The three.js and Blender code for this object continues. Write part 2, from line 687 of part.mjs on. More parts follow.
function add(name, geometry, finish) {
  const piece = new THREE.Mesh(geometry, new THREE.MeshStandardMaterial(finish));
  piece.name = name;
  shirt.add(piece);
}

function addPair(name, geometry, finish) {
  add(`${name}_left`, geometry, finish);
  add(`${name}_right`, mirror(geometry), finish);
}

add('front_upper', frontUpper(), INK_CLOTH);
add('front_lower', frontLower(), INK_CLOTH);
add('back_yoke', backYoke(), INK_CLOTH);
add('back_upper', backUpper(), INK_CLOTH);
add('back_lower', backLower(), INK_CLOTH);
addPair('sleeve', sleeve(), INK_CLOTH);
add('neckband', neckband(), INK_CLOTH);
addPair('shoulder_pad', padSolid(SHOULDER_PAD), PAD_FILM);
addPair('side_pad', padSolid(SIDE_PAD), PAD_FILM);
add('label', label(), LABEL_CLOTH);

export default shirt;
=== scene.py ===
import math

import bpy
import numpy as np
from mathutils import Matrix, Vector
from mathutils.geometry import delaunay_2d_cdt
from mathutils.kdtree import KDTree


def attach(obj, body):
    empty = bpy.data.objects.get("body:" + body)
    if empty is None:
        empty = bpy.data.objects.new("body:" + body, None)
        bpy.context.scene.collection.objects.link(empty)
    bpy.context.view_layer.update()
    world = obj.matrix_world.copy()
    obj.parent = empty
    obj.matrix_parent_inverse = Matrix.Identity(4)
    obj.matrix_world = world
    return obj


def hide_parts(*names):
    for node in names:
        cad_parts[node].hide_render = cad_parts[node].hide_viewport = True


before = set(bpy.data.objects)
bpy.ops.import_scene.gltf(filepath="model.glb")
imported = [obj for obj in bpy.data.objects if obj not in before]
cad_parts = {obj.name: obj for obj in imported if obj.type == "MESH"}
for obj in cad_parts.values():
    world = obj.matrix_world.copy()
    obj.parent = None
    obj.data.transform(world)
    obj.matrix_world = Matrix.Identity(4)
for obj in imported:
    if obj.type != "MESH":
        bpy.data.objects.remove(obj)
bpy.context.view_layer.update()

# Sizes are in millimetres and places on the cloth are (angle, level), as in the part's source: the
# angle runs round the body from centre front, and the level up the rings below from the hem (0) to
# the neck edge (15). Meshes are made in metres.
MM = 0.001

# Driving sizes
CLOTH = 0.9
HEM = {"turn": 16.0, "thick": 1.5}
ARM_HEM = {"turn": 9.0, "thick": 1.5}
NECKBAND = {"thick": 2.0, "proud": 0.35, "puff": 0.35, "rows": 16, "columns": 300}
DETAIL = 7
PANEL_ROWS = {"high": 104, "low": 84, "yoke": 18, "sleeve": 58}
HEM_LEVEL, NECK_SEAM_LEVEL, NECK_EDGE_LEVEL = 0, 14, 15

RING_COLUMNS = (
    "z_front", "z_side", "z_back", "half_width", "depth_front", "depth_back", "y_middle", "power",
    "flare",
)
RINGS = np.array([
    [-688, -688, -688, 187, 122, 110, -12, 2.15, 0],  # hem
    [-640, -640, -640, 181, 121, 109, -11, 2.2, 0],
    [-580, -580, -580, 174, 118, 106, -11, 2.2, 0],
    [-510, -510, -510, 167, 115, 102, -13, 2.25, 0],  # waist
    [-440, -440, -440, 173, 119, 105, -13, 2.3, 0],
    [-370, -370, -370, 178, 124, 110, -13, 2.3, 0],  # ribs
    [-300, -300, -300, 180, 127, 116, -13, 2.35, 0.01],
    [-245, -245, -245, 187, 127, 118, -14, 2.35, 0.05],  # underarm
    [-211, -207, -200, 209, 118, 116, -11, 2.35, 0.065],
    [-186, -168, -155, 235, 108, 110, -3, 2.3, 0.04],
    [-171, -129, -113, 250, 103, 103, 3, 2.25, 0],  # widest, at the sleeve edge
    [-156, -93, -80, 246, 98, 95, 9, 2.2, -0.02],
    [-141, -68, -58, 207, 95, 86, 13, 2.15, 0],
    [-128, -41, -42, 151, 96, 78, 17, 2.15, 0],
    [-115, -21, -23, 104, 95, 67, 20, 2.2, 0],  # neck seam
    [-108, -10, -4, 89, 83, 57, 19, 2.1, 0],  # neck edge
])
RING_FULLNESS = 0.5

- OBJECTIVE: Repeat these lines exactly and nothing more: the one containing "function addPair(name, geometry, finish)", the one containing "bpy.data.objects.remove(obj)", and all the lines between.

- EXPECTED ANSWER:
function addPair(name, geometry, finish) {
  add(`${name}_left`, geometry, finish);
  add(`${name}_right`, mirror(geometry), finish);
}

add('front_upper', frontUpper(), INK_CLOTH);
add('front_lower', frontLower(), INK_CLOTH);
add('back_yoke', backYoke(), INK_CLOTH);
add('back_upper', backUpper(), INK_CLOTH);
add('back_lower', backLower(), INK_CLOTH);
addPair('sleeve', sleeve(), INK_CLOTH);
add('neckband', neckband(), INK_CLOTH);
addPair('shoulder_pad', padSolid(SHOULDER_PAD), PAD_FILM);
addPair('side_pad', padSolid(SIDE_PAD), PAD_FILM);
add('label', label(), LABEL_CLOTH);

export default shirt;
=== scene.py ===
import math

import bpy
import numpy as np
from mathutils import Matrix, Vector
from mathutils.geometry import delaunay_2d_cdt
from mathutils.kdtree import KDTree


def attach(obj, body):
    empty = bpy.data.objects.get("body:" + body)
    if empty is None:
        empty = bpy.data.objects.new("body:" + body, None)
        bpy.context.scene.collection.objects.link(empty)
    bpy.context.view_layer.update()
    world = obj.matrix_world.copy()
    obj.parent = empty
    obj.matrix_parent_inverse = Matrix.Identity(4)
    obj.matrix_world = world
    return obj


def hide_parts(*names):
    for node in names:
        cad_parts[node].hide_render = cad_parts[node].hide_viewport = True


before = set(bpy.data.objects)
bpy.ops.import_scene.gltf(filepath="model.glb")
imported = [obj for obj in bpy.data.objects if obj not in before]
cad_parts = {obj.name: obj for obj in imported if obj.type == "MESH"}
for obj in cad_parts.values():
    world = obj.matrix_world.copy()
    obj.parent = None
    obj.data.transform(world)
    obj.matrix_world = Matrix.Identity(4)
for obj in imported:
    if obj.type != "MESH":
        bpy.data.objects.remove(obj)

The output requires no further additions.